À cet égard, les conséquences de la réforme de 2010, qui a repoussé à 62 ans l’âge légal de départ, sont parlantes. En 2019, six ans après ce report, la Cour des comptes a constaté une hausse de 800 millions d’euros du coût annuel des arrêts maladie, dont elle attribue une large part au report en question.
Le mois dernier, une étude du Conservatoire national des arts et métiers (Cnam) a confirmé ce phénomène : le report de l’âge légal de départ à 62 ans a provoqué une augmentation significative de la fréquence des arrêts maladie.

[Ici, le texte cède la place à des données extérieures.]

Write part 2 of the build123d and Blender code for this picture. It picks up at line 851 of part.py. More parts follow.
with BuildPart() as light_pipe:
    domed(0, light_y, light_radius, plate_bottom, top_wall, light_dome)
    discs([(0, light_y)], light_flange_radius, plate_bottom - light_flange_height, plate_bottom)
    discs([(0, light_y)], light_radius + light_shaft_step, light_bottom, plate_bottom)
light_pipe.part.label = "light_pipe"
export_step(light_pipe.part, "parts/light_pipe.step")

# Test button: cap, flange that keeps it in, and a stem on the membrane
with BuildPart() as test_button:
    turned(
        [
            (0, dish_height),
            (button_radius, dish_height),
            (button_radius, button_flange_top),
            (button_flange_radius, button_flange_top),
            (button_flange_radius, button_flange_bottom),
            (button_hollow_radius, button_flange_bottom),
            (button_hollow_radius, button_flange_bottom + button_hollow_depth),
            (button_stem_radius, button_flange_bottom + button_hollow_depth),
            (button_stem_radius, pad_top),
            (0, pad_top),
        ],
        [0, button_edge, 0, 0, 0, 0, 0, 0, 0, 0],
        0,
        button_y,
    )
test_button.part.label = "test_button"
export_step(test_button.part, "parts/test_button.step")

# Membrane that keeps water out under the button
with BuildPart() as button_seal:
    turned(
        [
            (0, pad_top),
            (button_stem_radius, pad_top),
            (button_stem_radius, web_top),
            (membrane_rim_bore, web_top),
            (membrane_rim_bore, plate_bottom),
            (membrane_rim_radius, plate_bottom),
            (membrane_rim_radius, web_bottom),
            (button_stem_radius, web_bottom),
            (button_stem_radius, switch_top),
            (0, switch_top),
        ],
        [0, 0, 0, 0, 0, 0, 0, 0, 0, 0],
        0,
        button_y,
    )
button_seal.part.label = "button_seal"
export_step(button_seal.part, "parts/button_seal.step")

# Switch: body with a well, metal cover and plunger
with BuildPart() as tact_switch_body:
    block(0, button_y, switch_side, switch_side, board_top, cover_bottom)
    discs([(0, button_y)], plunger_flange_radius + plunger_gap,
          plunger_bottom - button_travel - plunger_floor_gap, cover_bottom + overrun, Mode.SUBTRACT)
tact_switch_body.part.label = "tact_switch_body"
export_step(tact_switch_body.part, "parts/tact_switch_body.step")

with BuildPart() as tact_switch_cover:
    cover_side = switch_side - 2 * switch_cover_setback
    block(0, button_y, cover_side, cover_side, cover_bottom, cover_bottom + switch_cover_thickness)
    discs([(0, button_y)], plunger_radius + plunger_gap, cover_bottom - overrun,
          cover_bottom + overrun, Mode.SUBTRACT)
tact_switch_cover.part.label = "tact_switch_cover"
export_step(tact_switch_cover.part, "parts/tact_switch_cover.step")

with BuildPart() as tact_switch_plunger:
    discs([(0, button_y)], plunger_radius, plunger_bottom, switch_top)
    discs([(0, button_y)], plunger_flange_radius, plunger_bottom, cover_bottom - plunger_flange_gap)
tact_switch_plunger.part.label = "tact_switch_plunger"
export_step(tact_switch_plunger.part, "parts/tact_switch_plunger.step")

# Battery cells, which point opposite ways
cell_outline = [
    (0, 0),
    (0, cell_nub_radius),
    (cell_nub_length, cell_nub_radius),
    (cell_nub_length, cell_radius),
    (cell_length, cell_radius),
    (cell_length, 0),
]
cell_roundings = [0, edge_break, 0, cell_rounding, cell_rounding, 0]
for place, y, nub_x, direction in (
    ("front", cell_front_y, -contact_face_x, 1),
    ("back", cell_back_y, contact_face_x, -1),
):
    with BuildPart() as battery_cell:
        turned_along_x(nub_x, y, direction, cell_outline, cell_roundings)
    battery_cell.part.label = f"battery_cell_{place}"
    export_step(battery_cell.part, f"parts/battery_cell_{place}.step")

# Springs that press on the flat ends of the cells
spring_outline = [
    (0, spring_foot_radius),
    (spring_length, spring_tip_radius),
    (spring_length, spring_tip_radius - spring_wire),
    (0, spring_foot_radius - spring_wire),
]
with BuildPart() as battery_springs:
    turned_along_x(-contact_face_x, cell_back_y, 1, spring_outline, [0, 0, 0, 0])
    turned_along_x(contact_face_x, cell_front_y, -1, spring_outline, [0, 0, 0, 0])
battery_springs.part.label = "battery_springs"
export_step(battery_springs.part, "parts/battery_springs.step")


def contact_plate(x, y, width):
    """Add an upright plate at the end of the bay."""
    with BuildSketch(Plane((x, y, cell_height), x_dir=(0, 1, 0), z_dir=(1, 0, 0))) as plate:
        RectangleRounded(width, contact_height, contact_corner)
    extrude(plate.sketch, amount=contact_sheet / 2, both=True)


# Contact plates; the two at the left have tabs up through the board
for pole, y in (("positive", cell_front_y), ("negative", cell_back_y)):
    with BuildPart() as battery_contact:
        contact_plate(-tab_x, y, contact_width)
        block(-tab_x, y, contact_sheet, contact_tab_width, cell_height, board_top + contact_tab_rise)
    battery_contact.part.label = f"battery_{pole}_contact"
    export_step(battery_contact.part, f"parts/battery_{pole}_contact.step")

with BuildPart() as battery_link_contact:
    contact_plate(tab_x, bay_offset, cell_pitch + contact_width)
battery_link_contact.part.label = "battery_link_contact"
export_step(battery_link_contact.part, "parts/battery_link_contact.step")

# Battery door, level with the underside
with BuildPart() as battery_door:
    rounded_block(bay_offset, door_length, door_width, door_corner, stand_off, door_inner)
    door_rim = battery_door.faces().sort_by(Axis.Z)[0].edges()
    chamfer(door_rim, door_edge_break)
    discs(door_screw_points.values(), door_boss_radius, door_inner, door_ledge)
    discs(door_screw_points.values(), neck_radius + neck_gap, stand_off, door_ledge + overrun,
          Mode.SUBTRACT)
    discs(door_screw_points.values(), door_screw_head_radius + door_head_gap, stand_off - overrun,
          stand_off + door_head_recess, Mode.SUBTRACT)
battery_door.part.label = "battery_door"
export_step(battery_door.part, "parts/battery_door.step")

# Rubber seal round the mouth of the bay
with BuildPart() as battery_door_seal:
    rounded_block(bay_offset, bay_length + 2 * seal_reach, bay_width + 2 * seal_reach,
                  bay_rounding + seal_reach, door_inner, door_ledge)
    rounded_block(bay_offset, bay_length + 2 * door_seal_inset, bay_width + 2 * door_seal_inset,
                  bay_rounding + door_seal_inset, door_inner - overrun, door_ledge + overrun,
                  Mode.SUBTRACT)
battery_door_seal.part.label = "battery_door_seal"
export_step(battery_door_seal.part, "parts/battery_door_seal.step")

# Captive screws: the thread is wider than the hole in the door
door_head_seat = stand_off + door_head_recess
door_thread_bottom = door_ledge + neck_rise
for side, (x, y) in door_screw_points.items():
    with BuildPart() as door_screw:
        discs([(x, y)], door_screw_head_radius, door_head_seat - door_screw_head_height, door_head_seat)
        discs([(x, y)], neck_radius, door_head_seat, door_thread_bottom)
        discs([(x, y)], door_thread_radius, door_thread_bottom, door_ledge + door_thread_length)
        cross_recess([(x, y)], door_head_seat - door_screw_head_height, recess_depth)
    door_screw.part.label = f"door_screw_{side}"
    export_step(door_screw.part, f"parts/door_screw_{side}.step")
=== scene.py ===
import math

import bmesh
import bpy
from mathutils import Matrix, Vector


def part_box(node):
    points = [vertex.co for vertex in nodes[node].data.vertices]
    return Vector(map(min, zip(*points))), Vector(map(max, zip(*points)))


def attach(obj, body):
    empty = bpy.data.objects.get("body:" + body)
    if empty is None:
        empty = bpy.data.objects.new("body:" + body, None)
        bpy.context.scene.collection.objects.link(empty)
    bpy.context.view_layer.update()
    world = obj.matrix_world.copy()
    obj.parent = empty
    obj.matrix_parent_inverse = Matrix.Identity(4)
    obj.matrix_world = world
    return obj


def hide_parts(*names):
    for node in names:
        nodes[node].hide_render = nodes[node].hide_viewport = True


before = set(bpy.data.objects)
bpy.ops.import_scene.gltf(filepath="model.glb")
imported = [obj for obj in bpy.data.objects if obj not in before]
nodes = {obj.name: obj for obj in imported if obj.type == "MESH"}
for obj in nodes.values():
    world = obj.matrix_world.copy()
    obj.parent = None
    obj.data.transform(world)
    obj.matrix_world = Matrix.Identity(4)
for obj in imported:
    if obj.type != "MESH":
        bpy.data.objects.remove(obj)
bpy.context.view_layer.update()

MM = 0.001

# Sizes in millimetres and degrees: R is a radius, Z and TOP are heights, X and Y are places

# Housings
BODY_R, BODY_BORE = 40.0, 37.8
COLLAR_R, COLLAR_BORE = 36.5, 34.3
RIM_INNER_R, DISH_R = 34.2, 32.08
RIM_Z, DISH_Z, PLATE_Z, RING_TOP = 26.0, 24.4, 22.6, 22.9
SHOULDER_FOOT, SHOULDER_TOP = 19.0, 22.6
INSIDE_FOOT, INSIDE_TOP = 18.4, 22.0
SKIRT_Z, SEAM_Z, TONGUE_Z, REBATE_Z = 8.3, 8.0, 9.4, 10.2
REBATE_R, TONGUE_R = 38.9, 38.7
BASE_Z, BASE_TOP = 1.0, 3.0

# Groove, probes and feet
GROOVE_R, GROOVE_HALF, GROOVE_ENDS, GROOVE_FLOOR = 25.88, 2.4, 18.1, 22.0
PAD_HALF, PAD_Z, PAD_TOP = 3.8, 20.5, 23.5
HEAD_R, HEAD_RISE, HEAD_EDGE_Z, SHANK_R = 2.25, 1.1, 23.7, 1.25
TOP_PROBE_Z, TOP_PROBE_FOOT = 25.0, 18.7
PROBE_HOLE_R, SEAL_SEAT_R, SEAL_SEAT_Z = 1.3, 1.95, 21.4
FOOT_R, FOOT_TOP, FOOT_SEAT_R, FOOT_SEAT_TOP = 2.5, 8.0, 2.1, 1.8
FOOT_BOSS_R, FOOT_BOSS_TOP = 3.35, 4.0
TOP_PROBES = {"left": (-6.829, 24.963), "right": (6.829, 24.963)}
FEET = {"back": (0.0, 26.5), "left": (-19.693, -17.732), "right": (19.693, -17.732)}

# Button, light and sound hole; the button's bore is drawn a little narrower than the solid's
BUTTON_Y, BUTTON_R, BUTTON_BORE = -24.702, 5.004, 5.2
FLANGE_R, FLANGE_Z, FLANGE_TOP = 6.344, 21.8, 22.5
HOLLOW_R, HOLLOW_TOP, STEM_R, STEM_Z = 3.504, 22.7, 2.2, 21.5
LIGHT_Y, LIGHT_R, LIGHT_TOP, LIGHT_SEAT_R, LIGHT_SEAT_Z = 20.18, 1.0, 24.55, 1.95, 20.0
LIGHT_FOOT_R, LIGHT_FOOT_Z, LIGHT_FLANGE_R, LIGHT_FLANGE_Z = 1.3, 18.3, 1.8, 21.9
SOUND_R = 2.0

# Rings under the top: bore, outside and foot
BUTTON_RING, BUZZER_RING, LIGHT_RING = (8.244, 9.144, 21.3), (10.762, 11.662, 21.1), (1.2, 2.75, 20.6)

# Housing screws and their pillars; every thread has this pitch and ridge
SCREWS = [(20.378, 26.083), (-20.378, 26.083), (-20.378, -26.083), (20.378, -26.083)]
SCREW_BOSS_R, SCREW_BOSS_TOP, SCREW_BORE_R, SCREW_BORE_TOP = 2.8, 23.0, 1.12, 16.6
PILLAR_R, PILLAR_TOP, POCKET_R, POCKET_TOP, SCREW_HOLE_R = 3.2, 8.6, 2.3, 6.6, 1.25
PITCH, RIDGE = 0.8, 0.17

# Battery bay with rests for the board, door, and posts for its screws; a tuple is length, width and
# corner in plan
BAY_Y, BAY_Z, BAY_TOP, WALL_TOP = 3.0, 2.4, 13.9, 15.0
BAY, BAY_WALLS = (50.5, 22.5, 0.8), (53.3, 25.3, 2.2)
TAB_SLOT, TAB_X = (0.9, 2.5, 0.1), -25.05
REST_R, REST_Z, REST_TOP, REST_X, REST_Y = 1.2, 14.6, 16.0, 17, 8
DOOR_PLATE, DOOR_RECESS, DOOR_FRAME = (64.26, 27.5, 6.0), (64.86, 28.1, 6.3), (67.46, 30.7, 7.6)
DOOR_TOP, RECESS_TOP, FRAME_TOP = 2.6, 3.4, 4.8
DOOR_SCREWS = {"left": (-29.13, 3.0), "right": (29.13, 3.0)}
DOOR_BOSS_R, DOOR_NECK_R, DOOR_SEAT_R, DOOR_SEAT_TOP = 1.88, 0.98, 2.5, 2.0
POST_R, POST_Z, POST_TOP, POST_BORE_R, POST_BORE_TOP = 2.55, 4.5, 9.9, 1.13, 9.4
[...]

Il faut donc prendre en charge la pénibilité et adapter les postes. Or, en la matière, presque tout reste à faire. Vous avez supprimé la prise en charge de quatre facteurs de pénibilité, et vous ne les rétablissez même pas tous !
Par exemple, au lieu de balayer la question, complexe, des agents chimiques dangereux, il faudrait au contraire mener un vrai travail sur les activités responsables d’émissions d’aérosols dangereux, sur le fondement des nombreuses bases de données existantes.
Il faut même aller plus loin : réserver les postes les moins pénibles aux salariés les plus âgés, favoriser le recours effectif au compte professionnel de prévention, qui n’est mobilisé que par 6 personnes éligibles sur 1 000, et prévenir les risques divers – mener, en somme, une politique de prévention ! Un tel effort s’est révélé payant dans les pays qui ont déployé des moyens en ce sens.
Mais le virage de la prévention amorcé au mois de novembre dernier a percuté le mur de Bercy. Ce texte n’est pas une loi de finances sociales, c’est une loi de Bercy !
Les Français, eux, ont tout compris. Cette réforme financière, vous voulez l’imposer à leurs dépens. Dans les petites villes, sur tout le territoire, messieurs les ministres, ce sont des personnes qui travaillent, souvent pour peu de revenus, qui se révoltent. Ce ne sont pas des inactifs ! Il est temps de les écouter, avant que le sourd ressentiment qui traverse le pays ne porte d’autres conséquences.
Nous avons élu un chef de l’État pour qu’il fasse barrage à l’extrême droite, pas pour qu’il défende un projet qui ajoute du carburant au moteur de celle-ci.